Does she get that a lot? “No. Not really. Good timing.”
She is, of course, not really a gypsy, but the actor Morgana O’Reilly, and she is a bit famous, although mostly, she says, in Edinburgh (of all places) for having been in the Australian soap Neighbours (of all things). She played Naomi Canning in the soap, which she says is more popular in Europe than it is in Australia. When she took her one-woman show, The Height of the Eiffel Tower, to the Edinburgh Festival Fringe in 2014, she was suddenly famous. “I got a really bizarre taste of being a celebrity.”
Did she like it? “Yeah, sure. Totally. Especially because it was sort of temporary. Actually, do you know what? It’s lovely. Because you tell people you’re an actor and they go: ‘Oh. What have you been in?’ If you don’t know, you don’t know and I’d rather not go into it. So it’s lovely when people go, ‘I know not only that you’re an actor but what you’ve been in.’ That’s awesome.”
Some things she has been in: the horror comedy Housebound; the Billy T biopic; the TV series Sunny Skies; Jesse Peach’s Othello, as Desdemona. She is currently playing Vanda, the female lead in the Auckland Theatre Company’s production of David Ives’ Venus in Fur, which is billed as being “laced with suspenders and strapping with suspense”.
She is always asked in interviews: “So, what attracted you to the role?” This is her least favourite question because the answer, dummies, is: “Work. I wanted to work. I would have said yes to anything.”
So, what attracted her to the role as Vanda? “I just wanted to get my kit off,” she says. Does she get it all off? “No, I don’t. I get down to lingerie, which actually gives a very strong illusion of not wearing a lot but actually I am wearing quite a lot.”

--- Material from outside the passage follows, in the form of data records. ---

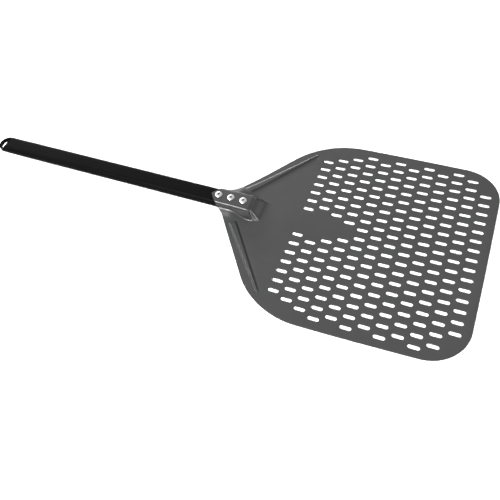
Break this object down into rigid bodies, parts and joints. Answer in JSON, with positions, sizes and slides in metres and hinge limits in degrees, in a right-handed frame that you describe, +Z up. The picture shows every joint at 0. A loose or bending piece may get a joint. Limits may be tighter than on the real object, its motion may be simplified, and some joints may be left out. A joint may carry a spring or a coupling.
{
  "type": "pizza peel",
  "caption": "Perforated flat metal peel with a rounded square blade, a pressed channel tang riveted to a flat oval tube handle, and a moulded hanging loop in the handle's end.",
  "frame": {"origin": "centre of the square carrying area, on the underside of the blade", "axes": "+X towards the blade's front edge, +Y across the blade, +Z up, away from the surface that the blade lies on; the handle runs towards -X"},
  "size_m": [0.8052, 0.3328, 0.0331],
  "materials": {
    "anodised_sheet": "hard anodised, dark grey, satin",
    "anodised_tube": "anodised, black, satin",
    "cap_plastic": "moulded, black, glossy",
    "rivet_metal": "bright, smooth",
    "mandrel_steel": "dull, broken end"
  },
  "bodies": {
    "root": {"blade": "anodised_sheet", "handle_tube": "anodised_tube", "end_cap": "cap_plastic", "rear_rivet": "rivet_metal", "middle_rivet": "rivet_metal", "front_rivet": "rivet_metal", "rear_rivet_mandrel": "mandrel_steel", "middle_rivet_mandrel": "mandrel_steel", "front_rivet_mandrel": "mandrel_steel"}
  },
  "joints": []
}
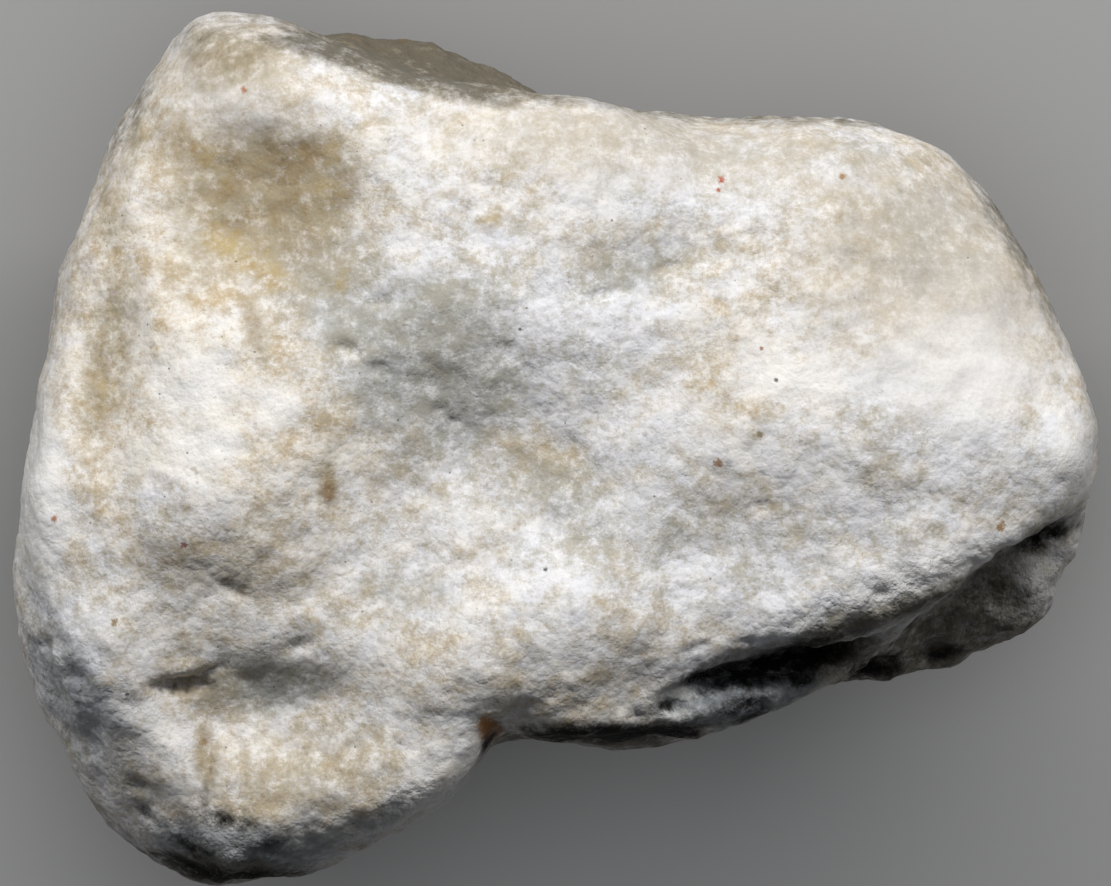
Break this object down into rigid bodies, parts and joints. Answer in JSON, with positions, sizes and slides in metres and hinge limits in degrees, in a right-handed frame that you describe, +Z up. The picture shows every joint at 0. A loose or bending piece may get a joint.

There is also a serious answer, which is that she is attracted to the role of Vanda, an actress cast in an adaptation of a play about, ostensibly, sadomasochism. “She is really bold and really vivacious and really fiercely intelligent … She portrays this image of a kind of flustered, almost bimboesque femininity, but she uses that very particularly to illustrate, or cover up, the fact that she’s actually got a very good brain. She just chooses her moments to start revealing the fact that she’s got a very good brain and is very much onto what is going on.”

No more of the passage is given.